子の寝かしつけのために昔話を流すことがあり、昨日は笠地蔵を見ていた。笠地蔵といえば善良なおじいさんが風雪にさらされたお地蔵さんに笠をかぶせてあげて、その恩返しを受けるという昔話の中でもハリウッドセレブばりに有名な話である。
昨日も”知っている話”としてお話を見ていたのだけど、ふと気になったのだ。
笠、それしか持っていかなかったの?と。
わりとオーソドックスな設定として、金銭的な理由で年末のごちそうやらお酒やらを手にいれることができなかった老夫婦のおじいさんが街へ自作の笠を売りに行き、ひとつも売ることができなかった帰路におじぞうさんがおり、その数はおじいさんの持っていった笠より1体多いというもの。そしてその1体多いおじぞうさんにおじいさんの持ち物で(有名なのは手拭い)で雪除けを施すというものだ。
昨日見たお話のおじぞうさんの数は6体。ということはおじいさんは笠を5つしか持っていかなかったということになる。年末年始の彩りを求めて金策のために街に向かったというのにかさ5つでその財源を確保できる見込みがあったのだろうか。
現代の、というか僕の感覚で考えると年末年始の夫婦のごちそう、お酒を潤沢に揃えるのであればどう安く見積もっても10,000円は欲しいところ。そうなると笠ひとつ2,000円〜で売りたい。けっこうな値段じゃないか。僕はてっきりひとつ数百円程度の売値のイメージだった。
もしかしておじいさん、笠職人だったりするのか。むしろ本職か。そうであればひとつ2,000円でも安いくらいなのは納得できる。とはいえ売れ残っているので買い手はついていない。というかむしろひとつも売れていない。プロの作る笠をもってしても買い手がつかないとなると、よほどのクセ強笠でもこさえていったんだろうか。それかこだわりが強すぎて価格設定を見誤ったか。
いずれにせよ売れなければ意味がないということで持ち帰られたクセ強笠。家のスペースを肥やすくらいであればおじぞうさんの役にたって欲しいという気持ちもじゅうぶん理解できる。良いことしたね、おじいさん。
が、おそろしいのはこの後の展開であった。
おじいさんが帰宅し、あとは寝るだけといったタイミングで風雪吹き荒ぶ家の外から声が聞こえる。
「笠をかぶせてくれたおじいさんはどこだ〜」
え?わし?がっつり心当たりのあるおじいさん。でも悪天候の中深夜に自分指名で探し回られるなんてただごとではない。もしかしておじぞうさんに売れ残りのクセ強笠をかぶせちゃったの、まずかったんじゃ…と後悔し始めると外からもうひと声。
「おばあさんもどこだ〜」
ばあさんバレしてる…!?日中ひとりで行動していたはずなのに。

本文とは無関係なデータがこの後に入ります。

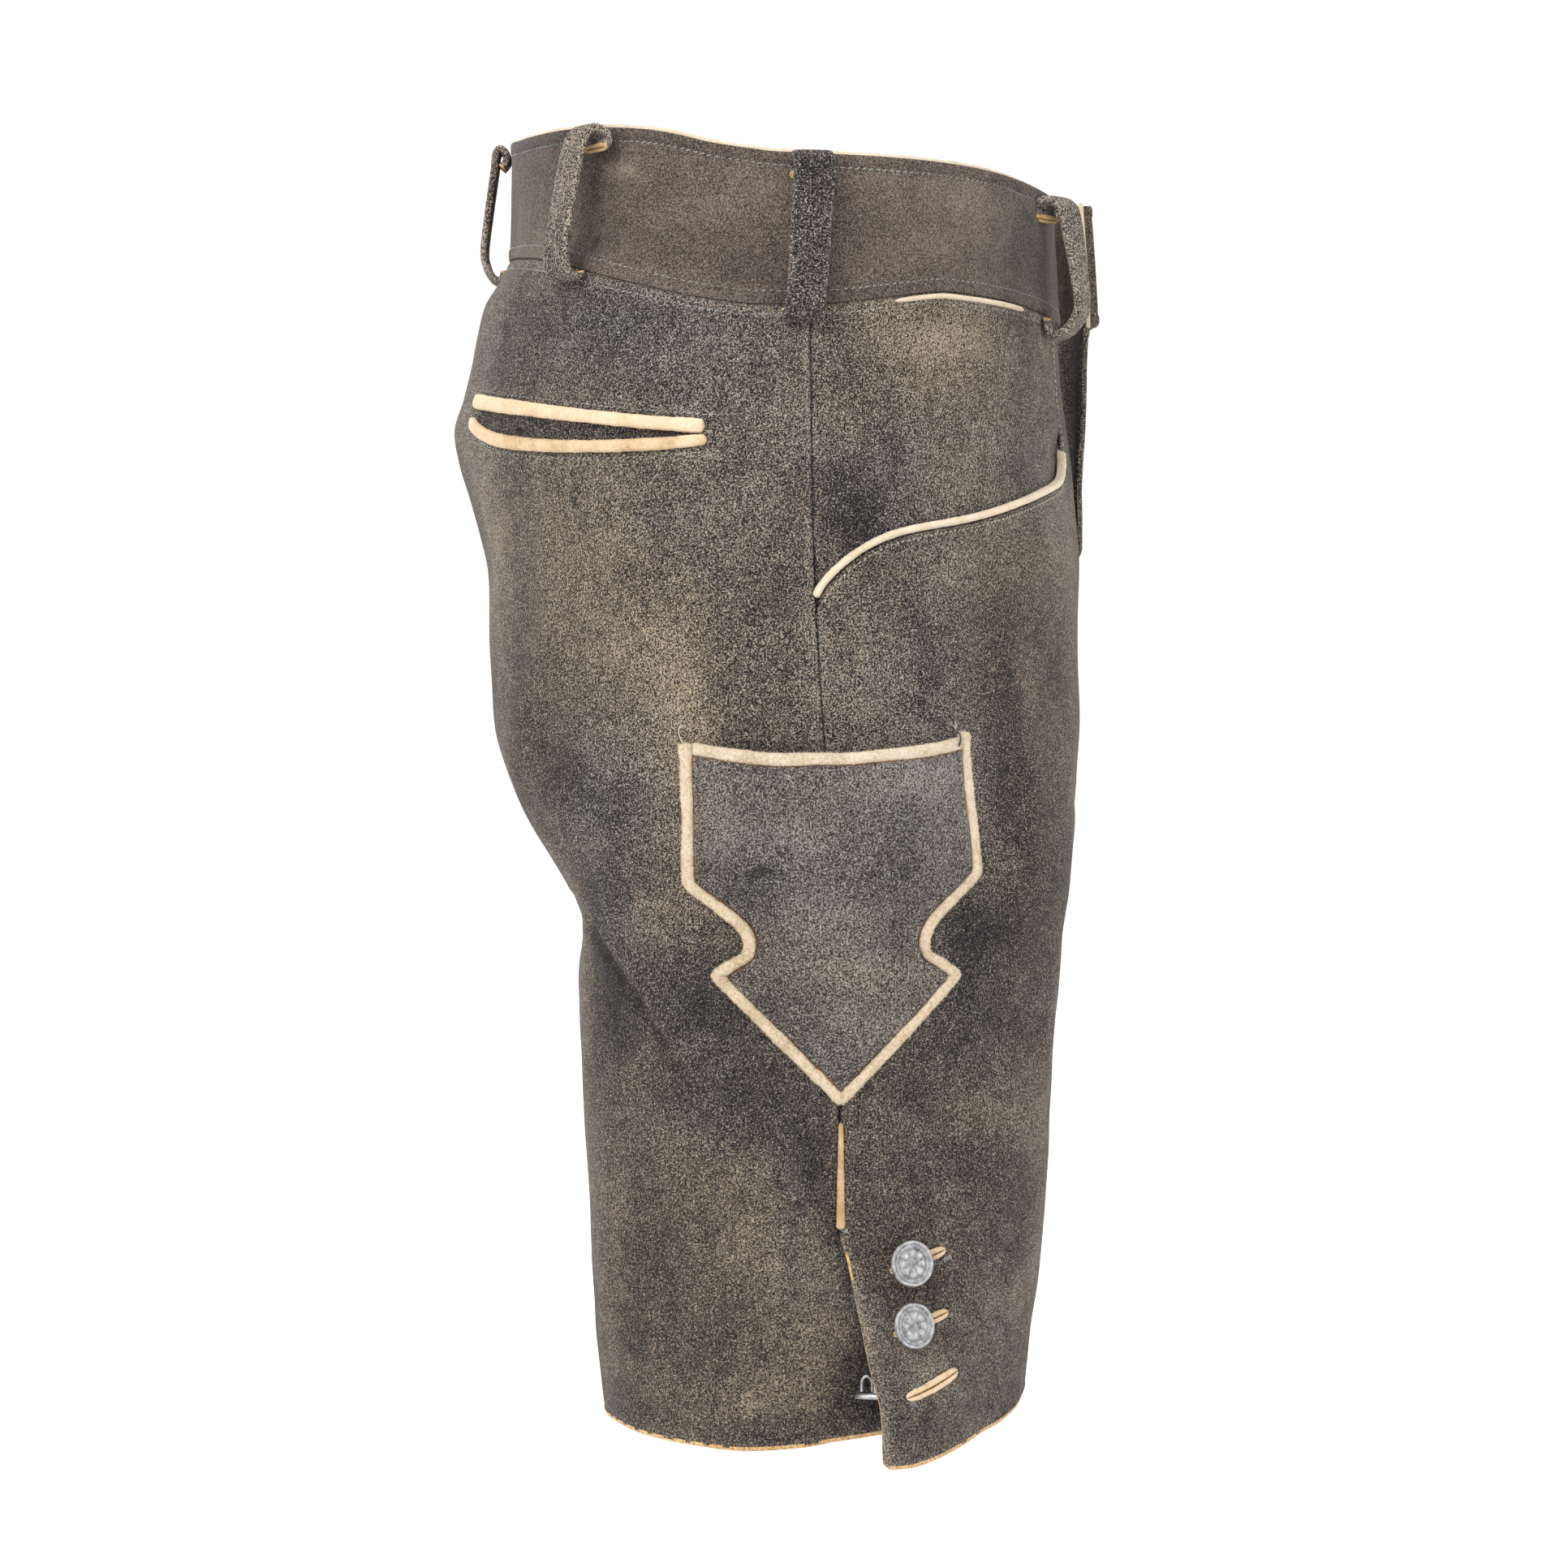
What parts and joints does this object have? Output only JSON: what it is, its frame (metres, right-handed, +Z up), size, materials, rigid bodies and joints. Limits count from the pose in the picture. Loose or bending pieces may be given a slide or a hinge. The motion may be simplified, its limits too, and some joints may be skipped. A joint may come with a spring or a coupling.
{
  "type": "leather breeches",
  "caption": "Knee-length suede breeches with belt loops, lapped fly, piped hip pockets, welted back pockets, shield-shaped leg pockets and a buttoned slit at each knee, hollow as worn.",
  "frame": {"origin": "centre of the waist, where the wearer's waist holds the breeches, on the garment's centre plane", "axes": "+Z up to the waistband's top, -Y towards the wearer's front, -X towards the wearer's right"},
  "size_m": [0.4062, 0.2672, 0.5272],
  "materials": {
    "dark_leather": "aged suede, grey brown, fine speckled grain",
    "band_leather": "aged suede, grey brown, fine speckled grain",
    "pale_leather": "undyed split leather, soft nap",
    "metal": "antique silver, worn"
  },
  "bodies": {
    "root": {"back_left": "dark_leather", "back_pocket_welt_lower_left": "pale_leather", "back_pocket_welt_lower_right": "pale_leather", "back_pocket_welt_upper_left": "pale_leather", "back_pocket_welt_upper_right": "pale_leather", "back_right": "dark_leather", "belt_loop_back_left": "dark_leather", "belt_loop_back_right": "dark_leather", "belt_loop_centre_back": "dark_leather", "belt_loop_front_left": "dark_leather", "belt_loop_front_right": "dark_leather", "belt_loop_side_left": "dark_leather", "belt_loop_side_right": "dark_leather", "front_left": "dark_leather", "front_pocket_piping_left": "pale_leather", "front_pocket_piping_right": "pale_leather", "front_right": "dark_leather", "hip_left": "dark_leather", "hip_right": "dark_leather", "knee_button_1_left": "metal", "knee_button_1_right": "metal", "knee_button_2_left": "metal", "knee_button_2_right": "metal", "knee_button_3_left": "metal", "knee_button_3_right": "metal", "knee_buttonhole_1_left": "pale_leather", "knee_buttonhole_1_right": "pale_leather", "knee_buttonhole_2_left": "pale_leather", "knee_buttonhole_2_right": "pale_leather", "knee_buttonhole_3_left": "pale_leather", "knee_buttonhole_3_right": "pale_leather", "leg_pocket_binding_left": "pale_leather", "leg_pocket_binding_right": "pale_leather", "leg_pocket_edging_left": "pale_leather", "leg_pocket_edging_right": "pale_leather", "leg_pocket_left": "dark_leather", "leg_pocket_right": "dark_leather", "side_piping_left": "pale_leather", "side_piping_right": "pale_leather", "waistband_facing_left": "pale_leather", "waistband_facing_right": "pale_leather", "waistband_left": "band_leather", "waistband_right": "band_leather", "watch_pocket_piping_left": "pale_leather", "watch_pocket_piping_right": "pale_leather"}
  },
  "joints": []
}
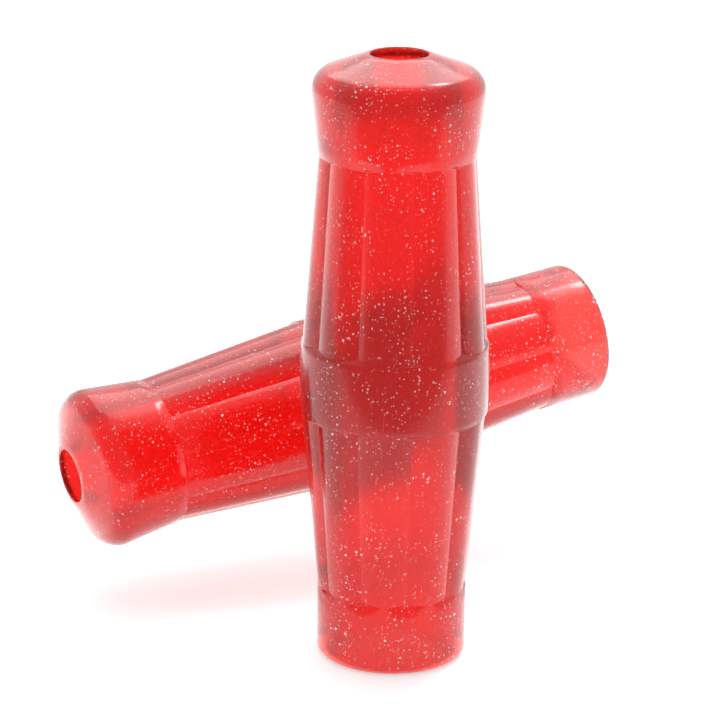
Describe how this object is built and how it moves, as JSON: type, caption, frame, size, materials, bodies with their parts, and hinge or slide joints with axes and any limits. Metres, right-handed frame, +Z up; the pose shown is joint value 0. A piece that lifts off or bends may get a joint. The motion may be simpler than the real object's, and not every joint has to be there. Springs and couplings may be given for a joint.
{
  "type": "handlebar grip pair",
  "caption": "Translucent red glitter handlebar grips: ribbed barrel-shaped bodies with a plain collar at the open end, a swell band, and a domed end with a hole.",
  "frame": {"origin": "middle of the standing grip's open end, on the surface that it stands on", "axes": "+Z up along the standing grip towards its domed end; +X to the right and +Y away from the viewer, with the second grip behind"},
  "size_m": [0.1225, 0.1194, 0.127],
  "materials": {
    "glitter_pvc": "translucent red soft PVC with silver flakes, moulded glossy"
  },
  "bodies": {
    "left_grip": {"left_grip": "glitter_pvc"},
    "right_grip": {"right_grip": "glitter_pvc"}
  },
  "joints": [
    {"name": "right_grip_lift", "type": "slide", "parent": "left_grip", "child": "right_grip", "axis": [0, 0, 1], "range_m": [0, 0.13]}
  ]
}
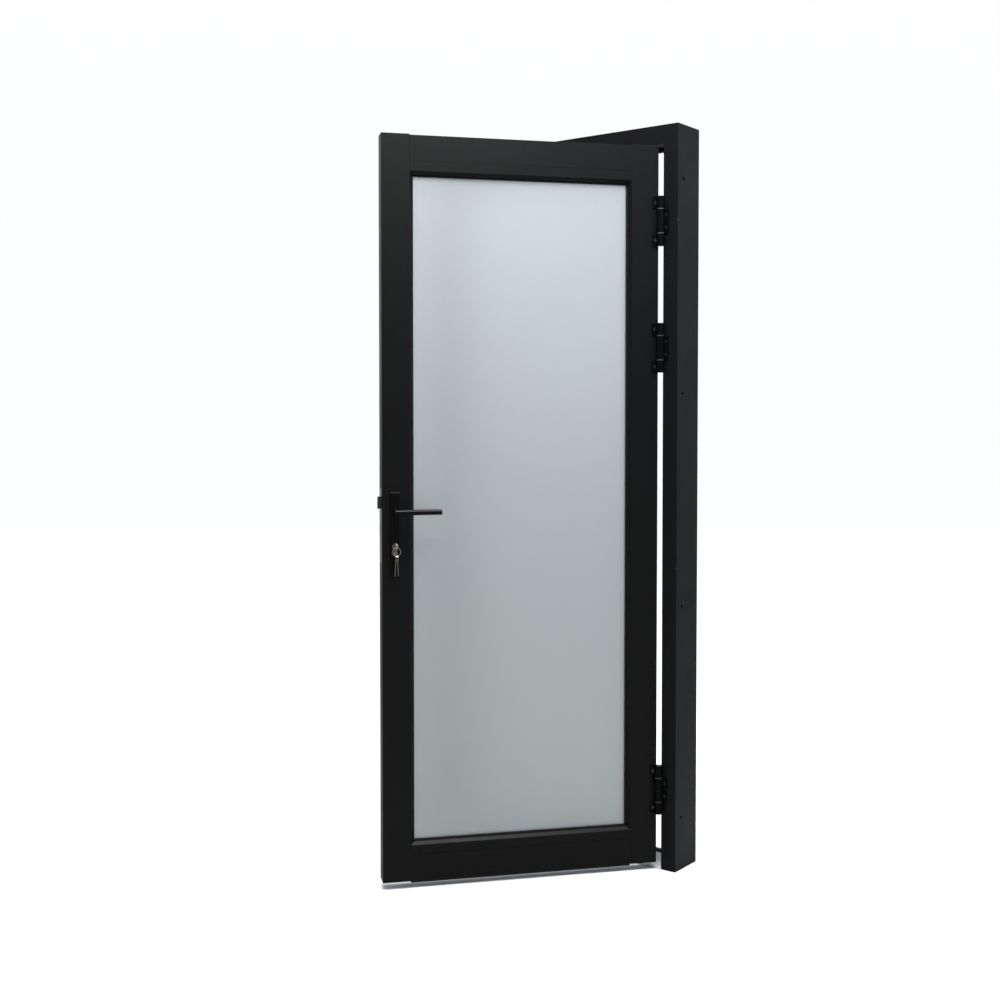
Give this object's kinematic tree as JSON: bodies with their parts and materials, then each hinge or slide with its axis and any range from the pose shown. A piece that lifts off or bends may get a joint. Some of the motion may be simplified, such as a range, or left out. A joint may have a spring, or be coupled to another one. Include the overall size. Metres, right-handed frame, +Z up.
{
  "type": "framed glass door",
  "caption": "Black aluminium swing door with a full frosted glass pane, lever handle and key, hung on hinges in its own box frame with a threshold.",
  "frame": {"origin": "middle of the threshold's base, halfway through the depth of the frame's body", "axes": "+X from the lock side to the hinge side, +Y from the front of the frame to its back, +Z up"},
  "size_m": [0.88, 0.7392, 2.1],
  "materials": {
    "cast_aluminium": "bare die casting",
    "frame_coat": "matt black powder coat, fine texture",
    "leaf_coat": "matt black powder coat, fine texture",
    "hinge_coat": "semi-matt black coat",
    "handle_coat": "satin black coat",
    "threshold_aluminium": "satin anodised silver",
    "seal_rubber": "matt black EPDM",
    "black_nylon": "moulded black nylon",
    "washer_nylon": "moulded white nylon",
    "frosted_glass": "acid-etched frosted glass",
    "zinc_steel": "bright zinc plated",
    "black_screw_steel": "blackened steel",
    "stainless": "brushed stainless steel",
    "latch_steel": "satin nickel plated steel",
    "nickel_brass": "nickel plated brass",
    "plug_brass": "turned brass"
  },
  "bodies": {
    "frame": {"frame_head": "frame_coat", "frame_jamb_hinge": "frame_coat", "frame_jamb_lock": "frame_coat", "threshold": "threshold_aluminium", "threshold_seal": "seal_rubber", "frame_seal": "seal_rubber", "frame_corner_blocks": "cast_aluminium", "frame_screws": "zinc_steel", "strike_plate": "stainless", "strike_screws": "zinc_steel", "hinge_frame_top": "hinge_coat", "hinge_frame_middle": "hinge_coat", "hinge_frame_bottom": "hinge_coat", "hinge_frame_screws": "black_screw_steel", "hinge_washers": "washer_nylon"},
    "leaf": {"stile_lock": "leaf_coat", "stile_hinge": "leaf_coat", "rail_top": "leaf_coat", "rail_bottom": "leaf_coat", "bead_top": "leaf_coat", "bead_bottom": "leaf_coat", "hinge_leaf_top_upper": "hinge_coat", "hinge_leaf_top_lower": "hinge_coat", "hinge_leaf_middle_upper": "hinge_coat", "hinge_leaf_middle_lower": "hinge_coat", "hinge_leaf_bottom_upper": "hinge_coat", "hinge_leaf_bottom_lower": "hinge_coat", "backplate_front": "handle_coat", "backplate_rear": "handle_coat", "gasket_front": "seal_rubber", "gasket_rear": "seal_rubber", "bottom_seal": "seal_rubber", "setting_blocks": "seal_rubber", "stile_caps": "black_nylon", "glass_pane": "frosted_glass", "leaf_corner_blocks": "cast_aluminium", "leaf_corner_screws": "zinc_steel", "faceplate_screws": "zinc_steel", "backplate_bolts": "zinc_steel", "cylinder_screw": "zinc_steel", "lock_case": "zinc_steel", "hinge_leaf_screws": "black_screw_steel", "lock_faceplate": "stainless", "hinge_pin_top": "stainless", "hinge_pin_middle": "stainless", "hinge_pin_bottom": "stainless", "cylinder_body": "nickel_brass"},
    "handle": {"lever_front": "handle_coat", "lever_rear": "handle_coat", "spindle": "zinc_steel", "lock_follower": "zinc_steel"},
    "latch": {"latch_bolt": "latch_steel"},
    "bolt": {"dead_bolt": "zinc_steel"},
    "key_plug": {"cylinder_plug": "plug_brass", "cylinder_cam": "zinc_steel", "key_in_lock": "nickel_brass"},
    "key_bunch": {"key_ring": "stainless", "spare_key_left": "nickel_brass", "spare_key_right": "nickel_brass"}
  },
  "joints": [
    {"name": "door_swing", "type": "hinge", "parent": "frame", "child": "leaf", "pos_m": [0.392, -0.044, 1.033], "axis": [0, 0, 1], "range_deg": [-50, 120]},
    {"name": "lever_turn", "type": "hinge", "parent": "leaf", "child": "handle", "pos_m": [-0.11651, -0.59245, 1.03], "axis": [-0.766, 0.6428, 0], "range_deg": [0, 40], "stiffness_Nm_per_rad": 0.8, "springref_deg": -20.05},
    {"name": "latch_slide", "type": "slide", "parent": "leaf", "child": "latch", "axis": [0.6428, 0.766, 0], "range_m": [0, 0.01]},
    {"name": "key_turn", "type": "hinge", "parent": "leaf", "child": "key_plug", "pos_m": [-0.11651, -0.59245, 0.936], "axis": [-0.766, 0.6428, 0], "range_deg": [0, 360]},
    {"name": "dead_bolt_slide", "type": "slide", "parent": "leaf", "child": "bolt", "axis": [-0.6428, -0.766, 0], "range_m": [0, 0.02]},
    {"name": "key_ring_swing", "type": "hinge", "parent": "key_plug", "child": "key_bunch", "pos_m": [-0.07514, -0.62716, 0.9342], "axis": [-0.6428, -0.766, 0], "range_deg": [-10, 75]}
  ],
  "couplings": [
    {"joint": "latch_slide", "follows": "lever_turn", "m_per_rad": 0.0143},
    {"joint": "dead_bolt_slide", "follows": "key_turn", "m_per_rad": 0.00318}
  ]
}
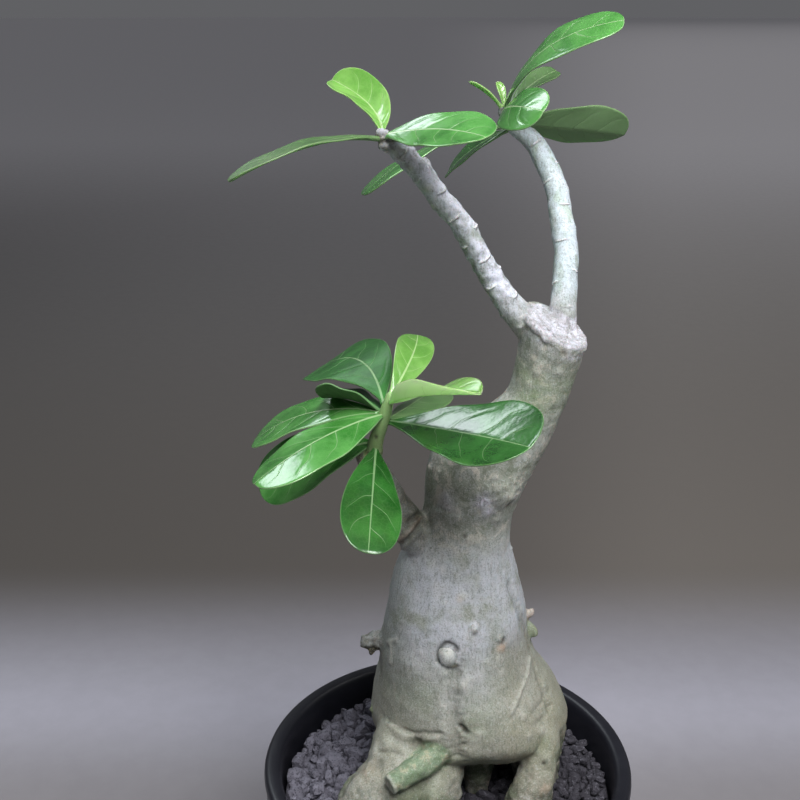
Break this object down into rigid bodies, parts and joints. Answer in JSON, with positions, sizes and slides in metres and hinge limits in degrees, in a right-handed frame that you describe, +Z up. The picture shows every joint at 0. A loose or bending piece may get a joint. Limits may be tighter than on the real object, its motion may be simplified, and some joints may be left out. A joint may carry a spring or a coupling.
{
  "type": "potted desert rose adenium",
  "caption": "Fat-stemmed desert rose standing on raised roots in grit in a round black pot, with a sawn trunk, thin branches and tufts of spoon-shaped leaves.",
  "frame": {"origin": "middle of the pot's flat underside", "axes": "+Z up through the pot's axis; -Y is the front, the side that the picture shows; +X is the picture's right"},
  "size_m": [0.15, 0.15, 0.4199],
  "materials": {
    "pot": "smooth black moulded plastic with a soft sheen",
    "grit": "rough grey lava grit",
    "bark": "smooth living grey-green skin, paler on the branches",
    "leaf": "thick glossy green leaf with a pale midrib",
    "young_leaf": "glossy light green young leaf"
  },
  "bodies": {
    "root": {"pot": "pot", "grit": "grit", "plant_body": "bark", "leaf_low_rear_left": "leaf", "leaf_low_upright": "young_leaf", "leaf_low_folded": "young_leaf", "leaf_low_right": "leaf", "leaf_low_hanging": "leaf", "leaf_low_front_left": "leaf", "leaf_low_left": "leaf", "leaf_low_shaded": "leaf", "leaf_low_under": "leaf", "leaf_low_rear_right": "leaf", "leaf_left_long": "leaf", "leaf_left_upright": "young_leaf", "leaf_left_inner": "leaf", "leaf_right_tall": "leaf", "leaf_right_pale": "young_leaf", "leaf_right_round": "leaf", "leaf_right_broad": "leaf", "leaf_right_rear": "leaf", "leaf_right_reaching": "leaf", "leaf_right_bud_long": "young_leaf", "leaf_right_bud_short": "young_leaf"}
  },
  "joints": []
}
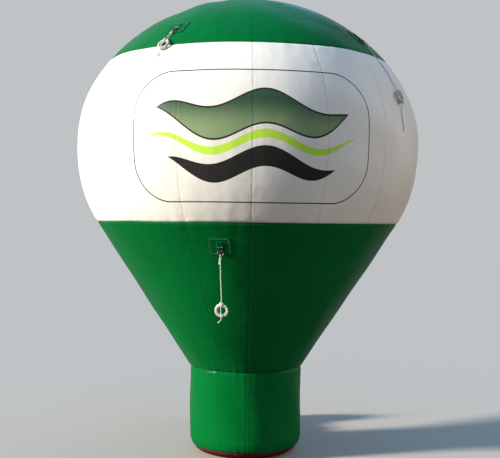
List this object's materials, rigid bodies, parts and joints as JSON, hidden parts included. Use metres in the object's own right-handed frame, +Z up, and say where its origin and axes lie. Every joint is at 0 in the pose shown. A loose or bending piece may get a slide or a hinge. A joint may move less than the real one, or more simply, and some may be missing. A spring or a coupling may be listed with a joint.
{
  "type": "inflatable advertising balloon with blower",
  "caption": "Air-filled advertising balloon of hot-air-balloon shape, standing on its neck, with tie-down ropes and a rear blower.",
  "frame": {"origin": "on the balloon's upright axis, at the floor", "axes": "+Z up along the balloon's axis, -Y towards the front, +X to the right seen from the front; the blower is at +Y"},
  "size_m": [2.2426, 2.2426, 3],
  "materials": {
    "green_fabric": "gloss",
    "white_fabric": "gloss",
    "red_fabric": "satin",
    "black_webbing": "matte",
    "zinc_steel": "satin",
    "rope": "matte",
    "blue_plastic": "satin",
    "black_plastic": "satin",
    "grey_metal": "satin",
    "white_plastic": "satin"
  },
  "bodies": {
    "balloon": {"crown_panel": "green_fabric", "belt_panel": "white_fabric", "cone_panel": "green_fabric", "neck_panel": "green_fabric", "base_pan": "red_fabric", "apex_disc": "green_fabric", "deflation_zip": "black_webbing", "zip_flap": "green_fabric", "inflation_sleeve": "green_fabric", "sleeve_strap": "black_webbing", "blower_housing": "blue_plastic", "outlet_flange": "blue_plastic", "outlet_spigot": "blue_plastic", "inlet_grille": "black_plastic", "blower_motor": "grey_metal", "switch_box": "black_plastic", "power_inlet": "black_plastic", "blower_stand": "zinc_steel", "carry_handle": "black_plastic", "tie_patch_upper_front_left": "green_fabric", "tie_webbing_upper_front_left": "black_webbing", "tie_ring_upper_front_left": "zinc_steel", "tie_rope_upper_front_left": "rope", "rope_coil_upper_front_left": "rope", "rope_tail_upper_front_left": "rope", "tie_patch_upper_front_right": "green_fabric", "tie_webbing_upper_front_right": "black_webbing", "tie_ring_upper_front_right": "zinc_steel", "tie_rope_upper_front_right": "rope", "rope_coil_upper_front_right": "rope", "rope_tail_upper_front_right": "rope", "tie_patch_upper_rear_right": "green_fabric", "tie_webbing_upper_rear_right": "black_webbing", "tie_ring_upper_rear_right": "zinc_steel", "tie_rope_upper_rear_right": "rope", "rope_coil_upper_rear_right": "rope", "rope_tail_upper_rear_right": "rope", "tie_patch_upper_rear_left": "green_fabric", "tie_webbing_upper_rear_left": "black_webbing", "tie_ring_upper_rear_left": "zinc_steel", "tie_rope_upper_rear_left": "rope", "rope_coil_upper_rear_left": "rope", "rope_tail_upper_rear_left": "rope", "tie_patch_lower_front": "green_fabric", "tie_webbing_lower_front": "black_webbing", "tie_ring_lower_front": "zinc_steel", "tie_rope_lower_front": "rope", "rope_coil_lower_front": "rope", "rope_tail_lower_front": "rope", "tie_patch_lower_rear": "green_fabric", "tie_webbing_lower_rear": "black_webbing", "tie_ring_lower_rear": "zinc_steel", "tie_rope_lower_rear": "rope", "rope_coil_lower_rear": "rope", "rope_tail_lower_rear": "rope"},
    "impeller": {"impeller": "white_plastic"}
  },
  "joints": [
    {"name": "impeller_spin", "type": "hinge", "parent": "balloon", "child": "impeller", "pos_m": [0, 0.84, 0.245], "axis": [1, 0, 0], "continuous": true}
  ]
}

そこまでバレているならもう大人しくするしかない。「こちらです…」と観念するおじいさん。
すると家の前で重たいものが地面に落ちたような音がして、無駄な抵抗を諦めたおじいさんが戸を開け家の外を確認すると、ごちそう、お酒のみならず、金銀財宝が積まれていたのだった。怯え驚きながらもあたりを見回すと降り注ぐ雪の向こう側にクセ強笠をかぶったおじぞうさんが去っていくのが見えたのであった。
というね、そういう話だったかと思います。
ちょっとした優しさの見返りが随分と大きすぎやしないかと訝しんでしまうけど、良いことしてると極楽浄土にいけますよ的な仏教的思想に基づいたお話であると考えれば理解できる範疇ではある。もしかしたらおじぞうさんがなにかしらのロンダリングのために老夫婦へ一時的にその財産を託したという可能性も捨て切れないが。老夫婦の不憫すぎる最後というシークレットエンドがあるかもしれない。子には絶対に見せられない。
ちなみに、昔話でよくあるなにかしらのきっかけで富を得る話を到富譚(ちふたん)というらしいです。我が人生に訪れろ、到富譚。